[Modeling code records]
---------------
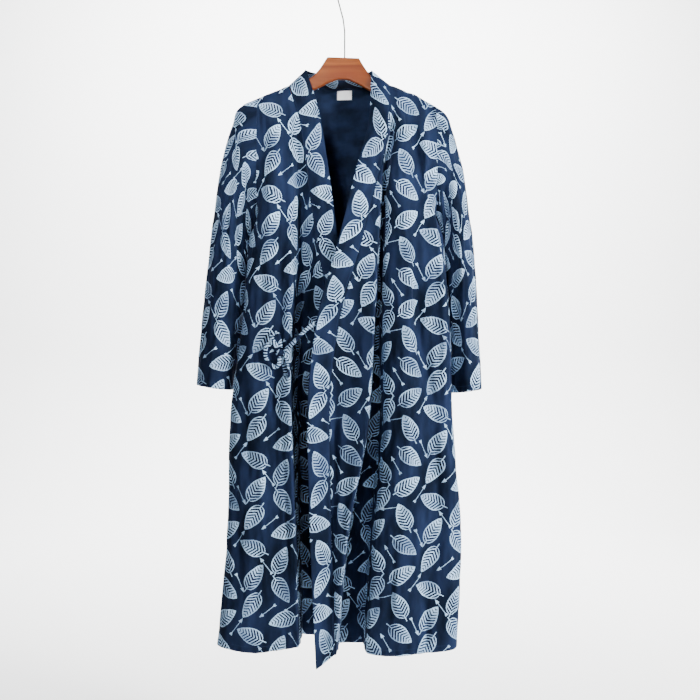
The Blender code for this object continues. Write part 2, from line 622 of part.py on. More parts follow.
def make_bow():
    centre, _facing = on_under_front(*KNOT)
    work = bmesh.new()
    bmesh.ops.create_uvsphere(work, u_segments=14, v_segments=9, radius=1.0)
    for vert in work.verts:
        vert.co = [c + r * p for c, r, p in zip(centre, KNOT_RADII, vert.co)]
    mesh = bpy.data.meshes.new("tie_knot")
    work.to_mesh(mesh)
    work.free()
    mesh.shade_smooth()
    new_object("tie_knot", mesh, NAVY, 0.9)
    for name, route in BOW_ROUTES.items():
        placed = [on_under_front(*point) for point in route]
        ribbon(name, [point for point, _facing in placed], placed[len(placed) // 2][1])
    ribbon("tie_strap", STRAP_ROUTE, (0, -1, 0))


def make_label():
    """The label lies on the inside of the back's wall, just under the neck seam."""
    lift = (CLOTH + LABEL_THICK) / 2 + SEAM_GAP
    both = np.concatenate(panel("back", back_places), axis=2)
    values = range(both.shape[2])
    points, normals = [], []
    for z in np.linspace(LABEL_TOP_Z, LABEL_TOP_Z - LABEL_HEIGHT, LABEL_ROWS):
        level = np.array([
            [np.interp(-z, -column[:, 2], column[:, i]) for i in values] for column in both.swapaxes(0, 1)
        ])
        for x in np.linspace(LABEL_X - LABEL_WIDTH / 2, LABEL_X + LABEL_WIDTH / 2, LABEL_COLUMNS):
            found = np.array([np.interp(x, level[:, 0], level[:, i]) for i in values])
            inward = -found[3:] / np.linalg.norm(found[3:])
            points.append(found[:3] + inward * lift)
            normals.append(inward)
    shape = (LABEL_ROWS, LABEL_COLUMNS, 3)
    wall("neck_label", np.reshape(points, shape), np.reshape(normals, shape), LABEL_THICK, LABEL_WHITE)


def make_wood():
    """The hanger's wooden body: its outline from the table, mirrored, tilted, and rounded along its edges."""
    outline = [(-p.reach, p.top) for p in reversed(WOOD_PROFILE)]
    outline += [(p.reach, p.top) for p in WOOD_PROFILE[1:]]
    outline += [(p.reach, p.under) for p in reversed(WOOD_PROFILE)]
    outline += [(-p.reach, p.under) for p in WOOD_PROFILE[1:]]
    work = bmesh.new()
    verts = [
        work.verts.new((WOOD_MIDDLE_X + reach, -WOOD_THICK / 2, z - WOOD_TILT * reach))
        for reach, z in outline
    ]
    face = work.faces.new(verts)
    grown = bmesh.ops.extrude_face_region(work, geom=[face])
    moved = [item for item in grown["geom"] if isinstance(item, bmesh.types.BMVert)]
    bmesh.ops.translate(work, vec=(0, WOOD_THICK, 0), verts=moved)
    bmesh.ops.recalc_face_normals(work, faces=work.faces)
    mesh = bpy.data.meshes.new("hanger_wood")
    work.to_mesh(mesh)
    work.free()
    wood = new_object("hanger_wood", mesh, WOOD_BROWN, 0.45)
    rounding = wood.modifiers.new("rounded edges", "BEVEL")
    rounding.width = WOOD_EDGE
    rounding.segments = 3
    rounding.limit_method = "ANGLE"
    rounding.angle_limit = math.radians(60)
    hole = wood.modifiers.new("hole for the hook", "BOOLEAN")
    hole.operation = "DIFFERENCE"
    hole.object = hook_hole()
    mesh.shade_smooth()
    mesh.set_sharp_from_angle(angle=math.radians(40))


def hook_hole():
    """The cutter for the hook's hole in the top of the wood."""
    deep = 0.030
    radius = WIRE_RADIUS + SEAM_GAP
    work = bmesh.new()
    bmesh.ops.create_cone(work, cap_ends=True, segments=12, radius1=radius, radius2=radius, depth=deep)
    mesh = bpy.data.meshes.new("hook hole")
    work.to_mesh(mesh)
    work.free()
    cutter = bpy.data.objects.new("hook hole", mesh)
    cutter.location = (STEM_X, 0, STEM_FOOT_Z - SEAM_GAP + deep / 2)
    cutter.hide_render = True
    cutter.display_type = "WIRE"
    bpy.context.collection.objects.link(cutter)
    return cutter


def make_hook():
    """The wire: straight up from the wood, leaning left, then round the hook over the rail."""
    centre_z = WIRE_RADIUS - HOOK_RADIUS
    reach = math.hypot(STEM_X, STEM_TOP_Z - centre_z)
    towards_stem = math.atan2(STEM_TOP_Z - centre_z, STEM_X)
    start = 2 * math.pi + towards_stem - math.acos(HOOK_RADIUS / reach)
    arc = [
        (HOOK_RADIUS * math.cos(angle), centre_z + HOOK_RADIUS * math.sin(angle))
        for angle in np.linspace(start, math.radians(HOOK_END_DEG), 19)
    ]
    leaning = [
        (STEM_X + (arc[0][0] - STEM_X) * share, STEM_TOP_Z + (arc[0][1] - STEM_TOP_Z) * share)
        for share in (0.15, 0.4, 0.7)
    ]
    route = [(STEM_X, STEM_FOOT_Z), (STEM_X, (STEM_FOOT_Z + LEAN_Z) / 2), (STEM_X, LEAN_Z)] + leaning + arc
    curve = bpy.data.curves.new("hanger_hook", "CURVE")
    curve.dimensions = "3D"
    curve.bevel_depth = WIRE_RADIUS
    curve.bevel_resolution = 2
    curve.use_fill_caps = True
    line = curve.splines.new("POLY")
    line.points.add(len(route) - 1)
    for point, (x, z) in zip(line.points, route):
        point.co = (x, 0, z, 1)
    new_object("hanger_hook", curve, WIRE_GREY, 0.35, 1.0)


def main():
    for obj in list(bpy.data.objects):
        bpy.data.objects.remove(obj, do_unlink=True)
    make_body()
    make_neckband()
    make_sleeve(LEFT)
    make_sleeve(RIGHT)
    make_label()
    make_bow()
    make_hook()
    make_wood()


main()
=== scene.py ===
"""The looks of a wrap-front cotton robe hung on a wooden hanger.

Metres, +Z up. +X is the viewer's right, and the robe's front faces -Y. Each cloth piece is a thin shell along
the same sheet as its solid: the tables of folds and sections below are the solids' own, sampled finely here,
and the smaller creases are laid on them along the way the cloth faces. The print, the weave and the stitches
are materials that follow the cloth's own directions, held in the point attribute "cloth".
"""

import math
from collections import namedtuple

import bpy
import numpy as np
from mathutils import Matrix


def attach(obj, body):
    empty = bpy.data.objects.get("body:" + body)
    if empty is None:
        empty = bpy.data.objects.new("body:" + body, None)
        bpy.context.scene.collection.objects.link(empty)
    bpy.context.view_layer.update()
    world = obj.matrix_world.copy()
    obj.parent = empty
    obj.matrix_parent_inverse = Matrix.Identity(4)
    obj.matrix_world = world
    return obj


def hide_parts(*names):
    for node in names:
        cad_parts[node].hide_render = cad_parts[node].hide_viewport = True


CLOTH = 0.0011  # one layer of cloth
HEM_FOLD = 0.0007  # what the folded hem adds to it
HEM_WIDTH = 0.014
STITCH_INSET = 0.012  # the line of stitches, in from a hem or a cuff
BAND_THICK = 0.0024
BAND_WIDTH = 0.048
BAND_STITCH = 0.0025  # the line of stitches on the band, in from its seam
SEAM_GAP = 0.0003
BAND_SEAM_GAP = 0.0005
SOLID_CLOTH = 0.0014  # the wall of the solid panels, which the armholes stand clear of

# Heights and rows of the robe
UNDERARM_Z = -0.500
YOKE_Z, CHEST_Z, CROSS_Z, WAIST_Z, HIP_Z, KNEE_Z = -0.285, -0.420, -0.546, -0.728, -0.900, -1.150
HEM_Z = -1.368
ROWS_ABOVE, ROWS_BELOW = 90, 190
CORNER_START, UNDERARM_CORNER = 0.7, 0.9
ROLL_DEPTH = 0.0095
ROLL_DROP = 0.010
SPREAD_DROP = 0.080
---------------
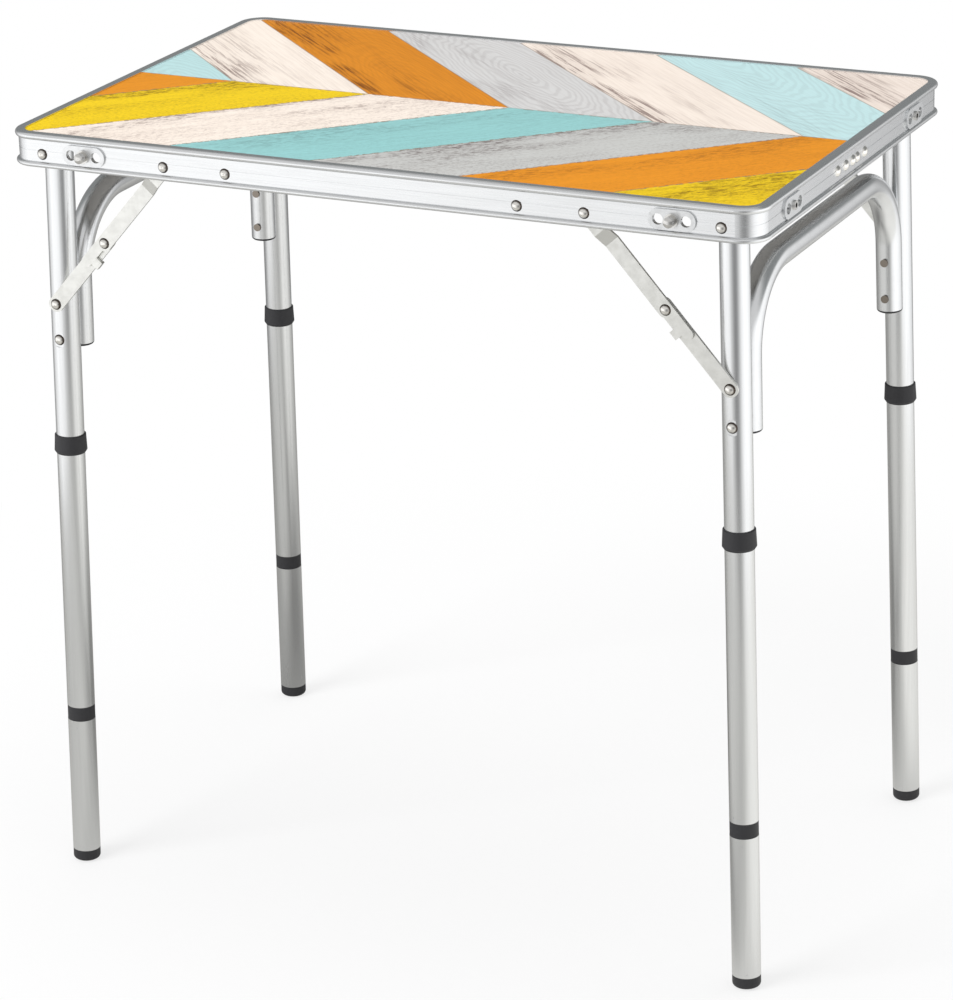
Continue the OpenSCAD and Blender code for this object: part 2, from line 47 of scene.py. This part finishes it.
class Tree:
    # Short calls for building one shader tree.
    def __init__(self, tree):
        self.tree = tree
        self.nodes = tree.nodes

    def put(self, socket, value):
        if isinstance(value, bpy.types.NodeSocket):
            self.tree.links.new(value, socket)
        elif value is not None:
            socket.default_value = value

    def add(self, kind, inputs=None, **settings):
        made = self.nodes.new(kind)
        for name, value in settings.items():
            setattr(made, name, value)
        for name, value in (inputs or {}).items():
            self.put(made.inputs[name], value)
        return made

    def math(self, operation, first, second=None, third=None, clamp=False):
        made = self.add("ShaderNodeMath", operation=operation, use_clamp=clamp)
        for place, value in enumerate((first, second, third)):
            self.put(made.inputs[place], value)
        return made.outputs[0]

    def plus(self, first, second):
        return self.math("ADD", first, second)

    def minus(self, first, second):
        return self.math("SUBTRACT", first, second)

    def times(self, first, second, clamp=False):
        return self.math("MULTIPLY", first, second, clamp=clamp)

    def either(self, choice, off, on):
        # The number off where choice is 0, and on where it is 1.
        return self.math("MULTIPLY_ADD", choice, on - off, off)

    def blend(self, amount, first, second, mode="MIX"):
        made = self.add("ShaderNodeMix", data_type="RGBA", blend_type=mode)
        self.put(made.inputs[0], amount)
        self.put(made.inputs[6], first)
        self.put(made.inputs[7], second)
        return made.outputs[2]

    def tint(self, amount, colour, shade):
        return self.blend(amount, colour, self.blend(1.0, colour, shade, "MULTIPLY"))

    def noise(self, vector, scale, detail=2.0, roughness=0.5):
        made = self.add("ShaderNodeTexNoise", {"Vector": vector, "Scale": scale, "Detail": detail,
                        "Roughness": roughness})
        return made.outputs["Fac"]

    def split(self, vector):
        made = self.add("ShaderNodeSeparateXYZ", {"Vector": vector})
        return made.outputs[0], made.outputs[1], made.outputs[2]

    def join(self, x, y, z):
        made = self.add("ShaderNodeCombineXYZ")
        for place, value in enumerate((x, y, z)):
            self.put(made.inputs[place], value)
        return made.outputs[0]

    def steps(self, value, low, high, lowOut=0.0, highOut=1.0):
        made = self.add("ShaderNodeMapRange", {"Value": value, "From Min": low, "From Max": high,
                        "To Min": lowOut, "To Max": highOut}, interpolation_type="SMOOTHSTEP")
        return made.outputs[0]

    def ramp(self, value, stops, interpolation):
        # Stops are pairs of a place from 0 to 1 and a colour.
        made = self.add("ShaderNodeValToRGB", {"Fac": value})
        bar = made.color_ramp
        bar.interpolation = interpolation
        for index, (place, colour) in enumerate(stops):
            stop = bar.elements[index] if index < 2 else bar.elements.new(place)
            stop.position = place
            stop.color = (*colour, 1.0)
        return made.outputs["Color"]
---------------
REQUIRED WORK.
Begin with the line containing "for node in" and end with the line containing "SPREAD_DROP = 0.080"; repeat every line from start to finish exactly, and nothing outside them.

EXERCISE RESPONSE.
    for node in names:
        cad_parts[node].hide_render = cad_parts[node].hide_viewport = True


CLOTH = 0.0011  # one layer of cloth
HEM_FOLD = 0.0007  # what the folded hem adds to it
HEM_WIDTH = 0.014
STITCH_INSET = 0.012  # the line of stitches, in from a hem or a cuff
BAND_THICK = 0.0024
BAND_WIDTH = 0.048
BAND_STITCH = 0.0025  # the line of stitches on the band, in from its seam
SEAM_GAP = 0.0003
BAND_SEAM_GAP = 0.0005
SOLID_CLOTH = 0.0014  # the wall of the solid panels, which the armholes stand clear of

# Heights and rows of the robe
UNDERARM_Z = -0.500
YOKE_Z, CHEST_Z, CROSS_Z, WAIST_Z, HIP_Z, KNEE_Z = -0.285, -0.420, -0.546, -0.728, -0.900, -1.150
HEM_Z = -1.368
ROWS_ABOVE, ROWS_BELOW = 90, 190
CORNER_START, UNDERARM_CORNER = 0.7, 0.9
ROLL_DEPTH = 0.0095
ROLL_DROP = 0.010
SPREAD_DROP = 0.080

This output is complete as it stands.